In a failed attempt to eat at Buffalo Wild Wings, Kay and I found ourselves at Madrones (their website is a .net…amateur hour) over in the Clemson Corner shopping center in Frederick, MD. Prior to entering the restaurant, Kay and I argued over whether or not this was a chain. Judging by the location, neon sign, and logo, all signs pointed to yes. But, after we both did some research, it appears that it is not a chain afterall (but I'm still not convinced.)

When we entered the restaurant, everything said chain steakhouse. Fake stone fireplace, a shitload of tables/booths, deer antler lights and a douche behind the bar. The Janet Jackson (I call her Ms. Jackson, cuz I'm nasty) playing on the house stereo did throw me, though. (Insert Kay: Yes, I was shocked that Jay knew this old 'skool' Janet Jackson reference too! "No my first name ain't baby!") We were quickly greeted by the hostess who was wearing a low cut shirt complemented with a huge rack, a plus in any guy's book. Unfortunately she wasn't our server so that was a minus. (Insert Kay: Yeah. I was super upset.)

Our server was quick to arrive since there wasn't a lot people in the place. (Insert Kay: It was like a Monday night). He took our drink order and gave us a few minutes to look over the menu. (Insert Kay: While we didn't get drinks this time around, Madrone's drink menu seemed really extensive. They had a wall filled with whiskey and other liquor bottles, plus a good selection of craft beers.) After viewing the menu, I realized I was wrong about the steakhouse theme, this joint was just normal American fare. Our waiter returned to take our order and proceeded to break rule #1. He immediately turned to me and said "I'll take your order first, sir". Look, I'll admit that I'm the biggest asshole I know, (Insert Kay: Truer words have never been spoken) but even I know you always take the broad's order first. I looked over at Kay when he said that and just gave her the "did that shit just happen?" look. Apparently it did, so I quickly got over it and ordered the hickory burger.
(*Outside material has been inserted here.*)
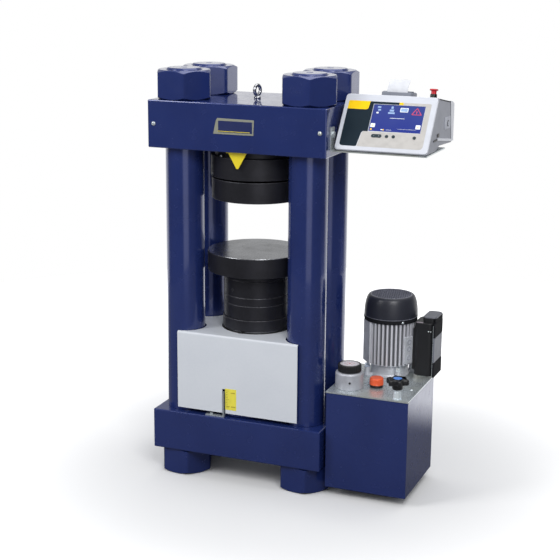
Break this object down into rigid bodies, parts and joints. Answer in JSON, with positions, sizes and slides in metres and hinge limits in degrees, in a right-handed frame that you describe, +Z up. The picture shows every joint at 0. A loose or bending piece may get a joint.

Kay ordered the grilled portobellos & goat cheese pasta.



Our food arrived in a timely manner. But to be honest, it was rather boring. I wasn't impressed and I wasn't disappointed. It was the most non exciting meal I've had in a long time. I may or may not have fallen asleep in the middle of it. It was kind of like hitting LC's behind the dumpsters in shop class. (Insert Kay: Jay, what the hell are you talking about!?) That statement makes no sense (stop trying to figure it out asshole) and that's how I felt after the meal. (Insert Kay: Oh.)  (Insert Kay: While my meal looked promising, it was WAY too salty. As in drink-3-full-glasses-of-water salty. I couldn't even finish half of it. And holy goat cheese balls....it was just a lot of cheese. If you really like cheese, you may like this dish, it was just too much for me)

After finishing our meals, we wrapped up the check and simply headed home. I did catch a good look of the boobie hostess on the way out. I gave her my best pick up line (seen here), not sure how she took it though. As far as a rating, we'd give this one an "eh". Onto the next venture. (Insert Kay: Since this restaurant has only just recently opened, I may try it again in a few months. We've heard a lot of people really enjoy their food here, so maybe we just hit them on an off night?)